## BEGIN Recorded information
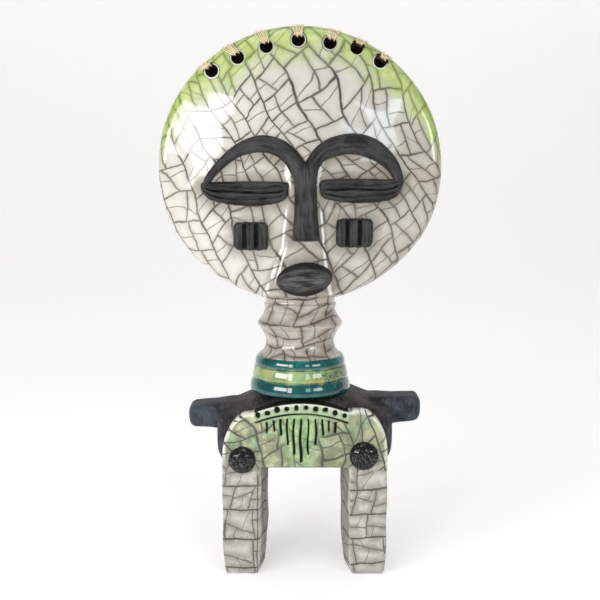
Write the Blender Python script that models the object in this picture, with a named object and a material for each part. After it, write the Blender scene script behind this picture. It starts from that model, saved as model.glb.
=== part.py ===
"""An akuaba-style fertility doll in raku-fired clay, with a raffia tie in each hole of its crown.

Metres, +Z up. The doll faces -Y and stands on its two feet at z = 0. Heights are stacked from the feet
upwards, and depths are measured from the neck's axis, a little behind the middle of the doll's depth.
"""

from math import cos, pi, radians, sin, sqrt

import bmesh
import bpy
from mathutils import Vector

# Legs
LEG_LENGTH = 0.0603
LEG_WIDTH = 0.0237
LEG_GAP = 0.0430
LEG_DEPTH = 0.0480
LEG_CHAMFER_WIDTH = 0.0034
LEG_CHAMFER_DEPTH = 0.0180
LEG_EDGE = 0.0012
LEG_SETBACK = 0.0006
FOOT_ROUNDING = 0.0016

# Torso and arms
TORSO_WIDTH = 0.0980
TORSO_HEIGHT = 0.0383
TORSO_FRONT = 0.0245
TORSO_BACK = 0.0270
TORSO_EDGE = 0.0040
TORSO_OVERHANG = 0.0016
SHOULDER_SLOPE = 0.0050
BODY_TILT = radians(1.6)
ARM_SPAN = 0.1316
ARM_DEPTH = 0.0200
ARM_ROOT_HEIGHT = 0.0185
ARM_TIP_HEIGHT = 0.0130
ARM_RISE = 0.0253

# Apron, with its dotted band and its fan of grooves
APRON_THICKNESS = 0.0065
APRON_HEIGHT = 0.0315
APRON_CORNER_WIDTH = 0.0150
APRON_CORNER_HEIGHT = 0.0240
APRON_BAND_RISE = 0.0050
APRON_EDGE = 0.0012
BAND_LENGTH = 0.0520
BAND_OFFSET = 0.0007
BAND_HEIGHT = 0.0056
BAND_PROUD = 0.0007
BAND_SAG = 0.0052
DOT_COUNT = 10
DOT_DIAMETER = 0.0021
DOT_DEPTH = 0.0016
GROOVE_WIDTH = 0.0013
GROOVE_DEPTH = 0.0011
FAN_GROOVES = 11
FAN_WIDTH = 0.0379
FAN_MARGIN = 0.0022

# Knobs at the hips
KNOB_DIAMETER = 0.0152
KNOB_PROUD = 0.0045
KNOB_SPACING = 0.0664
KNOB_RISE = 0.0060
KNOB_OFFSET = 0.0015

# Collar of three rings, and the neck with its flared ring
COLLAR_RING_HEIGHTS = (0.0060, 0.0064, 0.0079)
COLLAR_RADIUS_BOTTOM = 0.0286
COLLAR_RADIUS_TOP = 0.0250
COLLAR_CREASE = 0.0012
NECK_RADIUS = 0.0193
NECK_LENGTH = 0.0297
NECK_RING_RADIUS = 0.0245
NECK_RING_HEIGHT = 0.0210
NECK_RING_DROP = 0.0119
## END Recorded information
Write out, exactly and with nothing else, the lines of the listing above from its first line through the line with "of its crown.".

Solution |
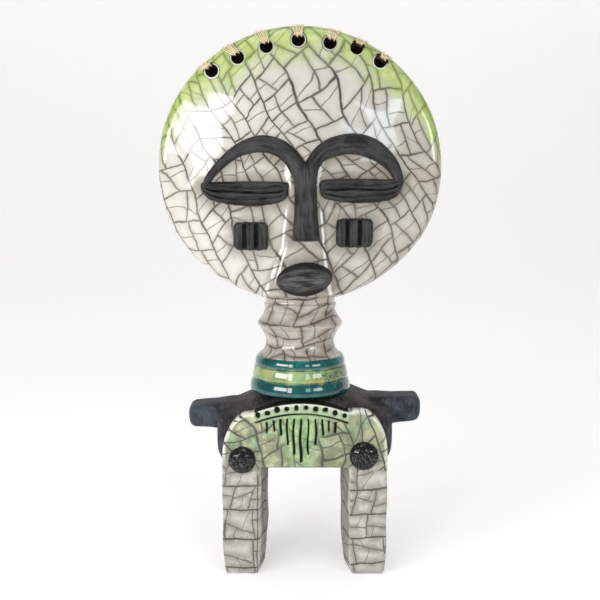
Write the Blender Python script that models the object in this picture, with a named object and a material for each part. After it, write the Blender scene script behind this picture. It starts from that model, saved as model.glb.
=== part.py ===
"""An akuaba-style fertility doll in raku-fired clay, with a raffia tie in each hole of its crown.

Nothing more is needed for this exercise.